Next on the docket for Fiftyshadesofhay was the premier race on the West Coast for three-year old fillies: the $300,000 Grade 1 Santa Anita Oaks, run on April 6, 2013, as the week's featured race at a mile and one sixteenth. It featured a compact field of six. In that race, Fiftyshadesofhay broke a step slowly in fourth under Bejarano again. She stalked the leaders and moved up to second on the backstretch. Beholder won by about three lengths. In deep stretch, Fiftyshadesofhay was nipped at the wire for second by a head by 16-1 longshot Iotapa.

On May 17, 2013, trainer Bob Baffert and owners Mike Pegram, Karl Watson and Paul Weitman decided to ship Fiftyshadesofhay to Pimlico Race Course in Baltimore, Maryland, to run in the second jewel of de facto Filly Triple Crown, the $500,000 Grade 2 Black-Eyed Susan Stakes. Nine three year-old fillies were entered, with Grade 1 Ashland Stakes winner Emollient the odds-on favorite at 4–5. In that one mile and one eighth race on dirt, Fiftyshadesofhay broke second under new jockey Joel Rosario but was quickly subdued and settled into sixth place passing the stands for the first time under the wire. At the clubhouse turn, she was almost five lengths back ahead of only Lady Banks. Down the backstretch, she edged up into fifth, still six lengths behind leader Maracuya under John Velazquez.

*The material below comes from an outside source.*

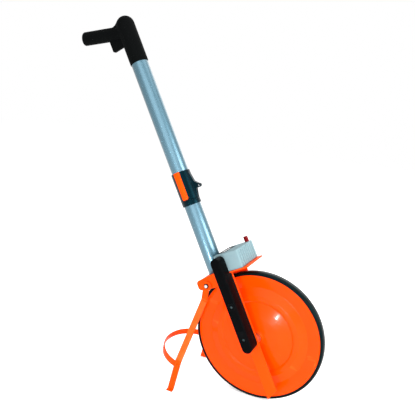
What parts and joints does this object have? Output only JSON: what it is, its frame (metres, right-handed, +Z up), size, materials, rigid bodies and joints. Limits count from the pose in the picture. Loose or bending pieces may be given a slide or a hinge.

Around the far turn, Fiftyshadesofhay moved up under hand urging by Rosario into contention in fourth place. She ducked in slightly toward the rail into the two path and then swept around the leaders into about the seven path down the lane. Fiftyshadesofhay passed Toastng and pace setter Maracuya, challenging the leader, Marathon Lady. Just after the sixteenth pole, she collared Marathon Lady and surged near the wire to win the 89th running of the Black-Eyed Susan Stakes by a neck in a time of 1:52.73.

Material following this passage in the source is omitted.